Stakeholder Perspectives/Ethical Dilemmas
The shareholders, employees, managers, and outside competition are all stakeholders in the merger between Lester and Shang-wa Electronics The primary stakeholders associated with the merger are owners of Lester Electronics and Shang-wa. The employees, management, and shareholders of Lester and Shang-wa all have the same goals to maximize wealth for the two companies. The companies have been codependent for a long time and have had the same objectives and goals. A merger between the two companies will ensure jobs for the current employees and management. The combining of the two companies will also create synergy which will ensure the longevity and future profitability of the company.

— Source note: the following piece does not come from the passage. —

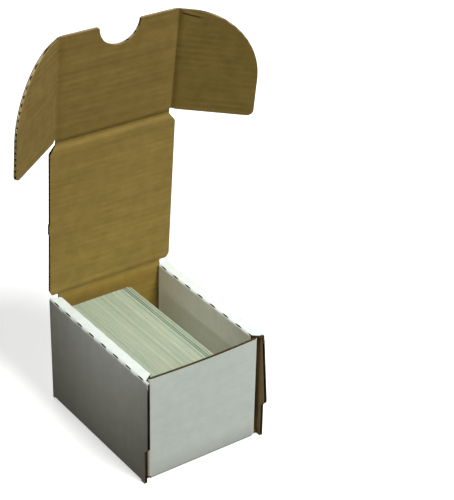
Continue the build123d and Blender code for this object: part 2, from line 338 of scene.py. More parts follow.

Outside competition has seen the profitability and success of both Lester and Shang-wa electronics. The success has encouraged outside firms to acquire either company to increase economies of scale and competitive advantage. The competition is juxtaposed to a merger between two companies that will take up more of a profitable market. The profitability of the companies may cause a competitor to give a tender offer to Shan-wa which is publicly owned. A shareholder may choose to sell stock to the competition if it appears to maximize wealth better than a merger between Lester and Shang-wa. The competition will have to take over Shang-wa in a hostile manner if management decides to merge with Lester Electronics. (University of Phoenix, 2007)
End-State Vision
Lester Electronics has a promising future through a merger with Shang-wa. The business relationship between the two companies has strengthened both companies and created success. Lester Electronics and Shang-wa will have to maximize shareholder wealth for the short and long term future of each company. The merger will produce synergy which will enhance revenue, reduce costs, and maximize tax benefits.